Location
- Country: Uganda
- Coordinates: 00°15′26″N 30°06′58″E﻿ / ﻿0.25722°N 30.11611°E
- General direction: North to South
- From: Mutundwe, Uganda
- To: Entebbe, Uganda

Ownership information
- Owner: Government of Uganda
- Partners: KfW
- Operator: Uganda Electricity Transmission Company Limited

Construction information
- Construction started: 2019
- Expected: Commissioning 2022 Expected
- Construction cost: US$22 million

Technical information
- Current type: AC
- Total length: 36 km (22 mi)
- AC voltage: 132kV
- No. of circuits: 2

= Mutundwe–Entebbe High Voltage Power Line =

Electricity transmission line in Uganda

The Mutundwe–Entebbe High Voltage Power Line is a high voltage electricity power line, connecting the high voltage substation in the Kampala suburb of Mutundwe to another high voltage substation in the city of Entebbe, in the Central Region of Uganda.

==Location==
The 132 kilo Volt power line starts at the Uganda Electricity Transmission Company Limited (UETCL) 132kV substation at Mutundwe, in Rubaga Division, in the southwestern part of Kampala. From there it travels southwards and slightly westwards, following the direction of the Kampala-Entebbe Expressway, but passing west of the expressway, through Kajjansi and Akright City, to end in Entebbe, a distance of approximately 36 km.

==Overview==
Entebbe is a growing city, with a population estimated at 102,600, as of July 2020. At that time, the Uganda Bureau of Statistics (UBOS), calculated the average population growth rate of the city at 6.7 percent annually, between 2014 and 2020. In addition, the city is home to key national installations, including State House Entebbe and Entebbe International Airport.

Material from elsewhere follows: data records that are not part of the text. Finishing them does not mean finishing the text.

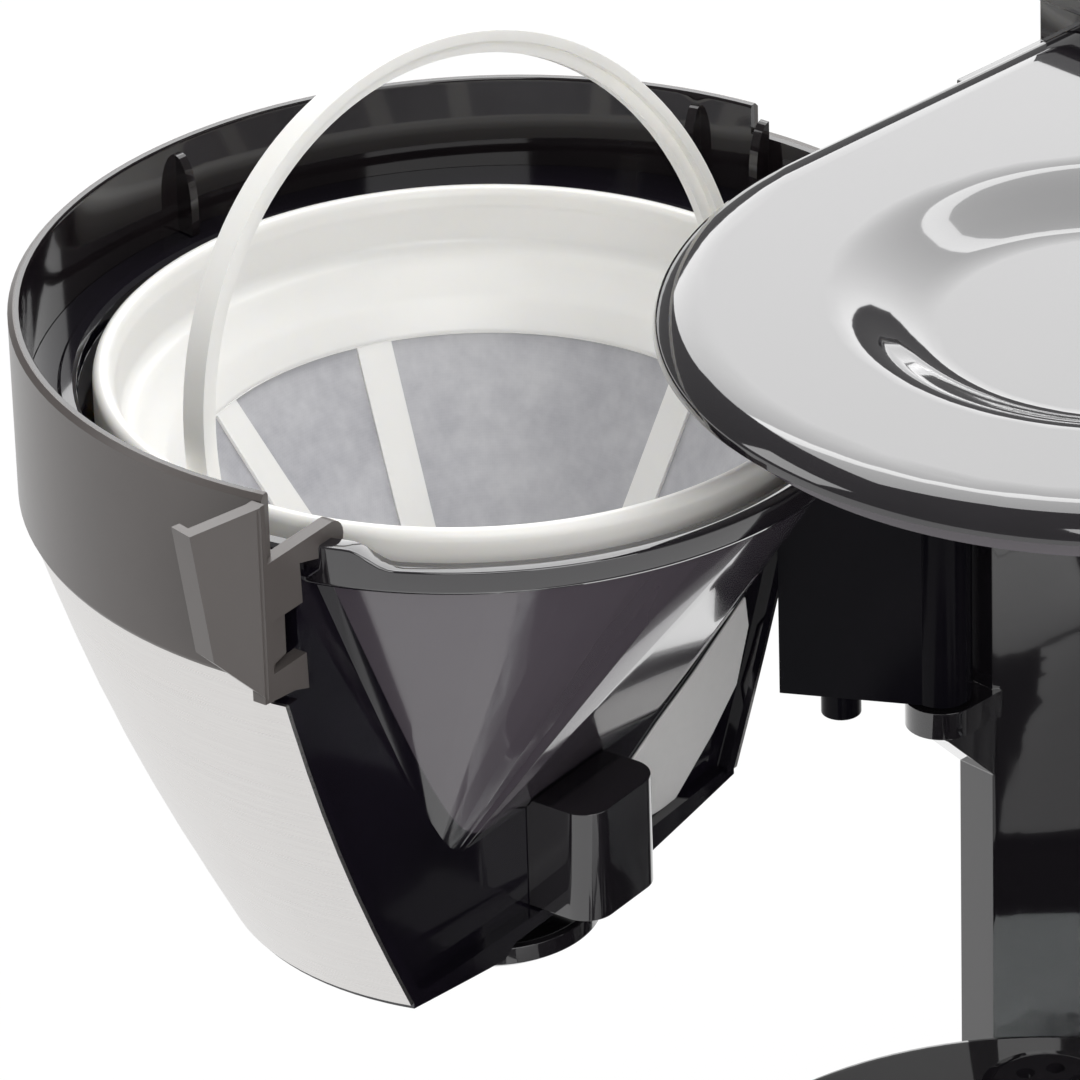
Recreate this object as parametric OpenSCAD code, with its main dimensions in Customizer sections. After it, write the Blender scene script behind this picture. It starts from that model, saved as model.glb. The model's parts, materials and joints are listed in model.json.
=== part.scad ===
// Drip coffee maker with a swing-out filter basket.
// Millimetres, +Z up, -Y is the front. The origin is where the brew axis meets the standing surface.
// Everything on the basket is drawn as it lies when shut, then turned about its hinge.

/* [Base] */
// Radius of the round front of the base, and half its width
base_r = 77; // [72:0.5:86]
// Height of the deck above the standing surface
deck_h = 42; // [38:1:60]
// Distance from the brew axis to the back of the machine
back_y = 126; // [120:1:150]
// Radius of the upright corners at the back
corner_r = 16; // [10:1:22]
// Wall of the housings
wall = 2.5; // [2:0.1:3.2]
// Height of the rubber feet
foot_h = 3; // [2:0.5:6]
// Radius of the hotplate
plate_r = 58; // [52:0.5:60]

/* [Column and head] */
// Half the width of the column
col_w = 75.5; // [74:0.5:80]
// Distance from the brew axis to the column's two front edges
col_front = 43; // [42:0.5:50]
// Radius of the hollow front of the column, about the brew axis
recess_r = 80.5; // [79.5:0.5:82]
// Height from the deck to the foot of the drip stop
bay_h = 142; // [130:1:180]
// Radius of the round top lid
lid_r = 73; // [70:0.5:74]
// Height of the top lid's edge above the basket's rim
lid_rise = 11.5; // [10.5:0.5:14]
// Radius of the dish pressed into the lid
dish_r = 47; // [35:1:52]
// Depth of that dish
dish_d = 6; // [3:0.5:7]
// Height of the tank's hump above the basket's rim
hump_rise = 20; // [18:1:30]
// Distance from the brew axis to the front of the hump
hump_y = 63; // [60:1:70]

/* [Filter basket] */
// Radius of the band round the basket
band_r = 77; // [76:0.5:77.5]
// Height of the band
band_h = 33; // [26:1:38]
// Height of the basket, from its rim to the foot of the drip stop
basket_h = 118; // [110:1:130]
// Wall of the basket's mouldings
skin_wall = 2.2; // [1.8:0.1:2.6]
// Thickness of the steel cladding
clad_t = 0.8; // [0.5:0.1:1.2]
// Distance of the flat back of the basket from the brew axis
cut_y = 13; // [11:0.5:15]
// Shift of the funnel towards the front
funnel_shift = 5; // [3:0.5:6]
// Radius of the funnel's mouth
funnel_r = 63; // [61:0.5:64]
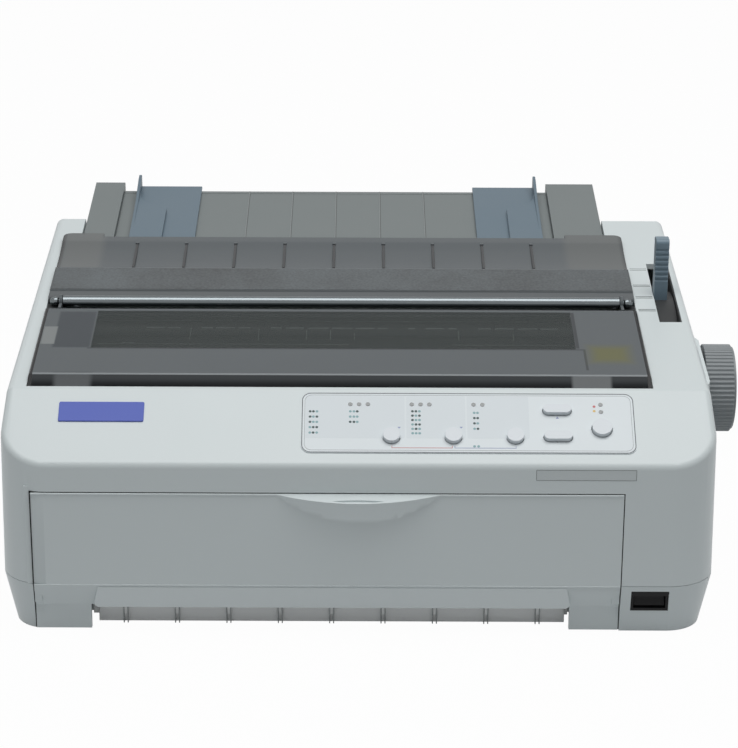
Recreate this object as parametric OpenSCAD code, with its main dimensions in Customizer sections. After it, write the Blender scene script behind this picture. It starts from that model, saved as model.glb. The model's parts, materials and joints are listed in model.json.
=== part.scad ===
/* [Case] */
// Width of the case at the seam between its two halves
case_w = 393; // [388:1:404]
// Depth of the case from the front face to the rear wall
case_d = 286; // [282:1:300]
// Wall thickness of the case and the covers
wall = 2.8; // [2.4:0.1:3.2]
// Radius of the front corners seen from above
corner_r = 26; // [20:1:28]
// How much narrower the case is at the top than at the seam, each side
draft = 1.6; // [0.5:0.1:2.4]
// How much narrower the case is at the rear than at the front, each side
rear_taper = 3; // [1:0.5:4]
// Rounding of the long top edges
edge_r = 4.5; // [3:0.5:6]
// Height of the seam between the upper and the lower case
seam_z = 30.2; // [28:0.2:32]
// Height of the crease under the seam
crease_z = 16; // [14:0.5:18]
// How far the lower walls stand in from the upper walls
step_in = 6; // [4:0.5:8]
// Height of the rubber feet
foot_h = 3; // [2:0.5:3.5]
// Radius of each foot
foot_r = 9; // [6:1:12]

/* [Top line] */
// Height of the front top edge
front_top_z = 104.3; // [102:0.5:108]
// Depth at which the front slope ends
break_y = 44.9; // [42:0.5:48]
// Height at which the front slope ends
break_z = 129.5; // [127:0.5:132]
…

UETCL has decided to construct a new power line to deliver stable power to the Entebbe metropolis, to meet the energy needs of current and future residents and industry. Detailed work plans include the construction of a "double circuit 132 kV transmission line between the Mutundwe substation in Kampala and Entebbe."

Work includes the extension of the existing 132/33/11 kV Mutundwe substation. In addition, a brand new outdoor 132/33 kV substation will be built in Entebbe, with 33kV indoor switchgear.

==Construction==
The work on this power transmission line was scheduled to begin in 2014. Completion was initially planned for 2017. However construction was still in progress, as of 2021. Gopa-Intec, a German engineering firm was selected as Consultant, to review the feasibility study done in 2011 and revise designs, and route of power line. A three-week training course was arranged at Bad Homburg, Germany for the Owner's Engineering Team. This project received partial funding from Kreditanstalt für Wiederaufbau (KfW).